Außerdem holten wir gerade zu Beginn der Transformation den Konsum nach, den wir zuvor nicht hatten. Die Basare in vielen Städten, sogenannte Warenbörsen, waren ein Symbol für den im Entstehen begriffenen Kapitalismus. In Warschau am "Stadion des 10. Jahrestages" wurden gerade am Sonnabend und Sonntag attraktive, billige Produkte feilgeboten. Es wurde für viele zur Gewohnheit, diese Märkte mit der ganzen Familie zu besuchen. Später wurden diese Ausflüge dann eben in den zivilisierteren Einkaufszentren fortgeführt.

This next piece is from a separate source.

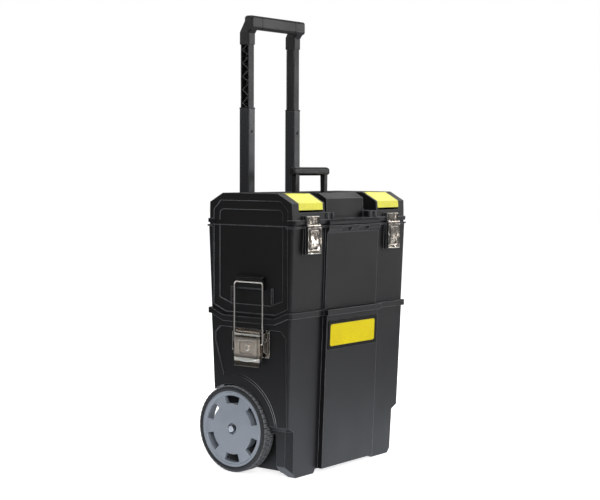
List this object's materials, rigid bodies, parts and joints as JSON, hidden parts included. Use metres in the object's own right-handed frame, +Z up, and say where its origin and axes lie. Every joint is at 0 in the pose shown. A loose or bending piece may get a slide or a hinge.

Warum ist die Kirche nicht stärker involviert, ein Ladenschlussgesetz voranzubringen? In Deutschland gibt es große kirchliche Kampagnen, in Polen bekommt man davon wenig mit.

Ich bin mit dieser These nicht einverstanden. Die Kirche war und ist nach wie vor an diesem Thema interessiert. Denken Sie doch nur an das Apostolische Schreiben Johannes Paul II "Dies Domini" von 1998. Auch die polnische Bischofskonferenz hat mehrfach Stellung dazu bezogen. Die jetzige Bürgerinitiative für einen handelsfreien Sonntag genießt volle Unterstützung der Bischöfe und der katholischen Medien. Falls bei Ihnen aber der Eindruck entstanden ist, dass die Kirche sich diesbezüglich zu stark zurückhält, finde ich das sogar gut. Denn bei dieser Bürgerinitiative geht es nicht in erster Linie darum, einen religiösen Wert zu schützen, sondern ein allgemeinmenschliches Gut, und sicher auch einen gesamteuropäischen Wert, der eine ganz wesentliche Bedeutung für unsere Identität hat. Die Sonntagsruhe ist schließlich das älteste soziale Gesetz der Welt. Freilich, der Sonntag ist auch ein religiöses Fest der Christen, aber auch ein Kulturgut. Wenn der weltanschaulich neutrale Staat den Sonntag schützt, dann tut er dies aufgrund der Menschenrechte und aufgrund des kulturellen Wertes.

Zur Person:

Aniela Dylus ist Professorin für Politikwissenschaften an der Kardinal-Stefan-Wyszyński-Universität in Warschau. Sie ist Mitglied des Komitees, das sich für ein Ladenschlussgesetz und den handelsfreien Sonntag einsetzt.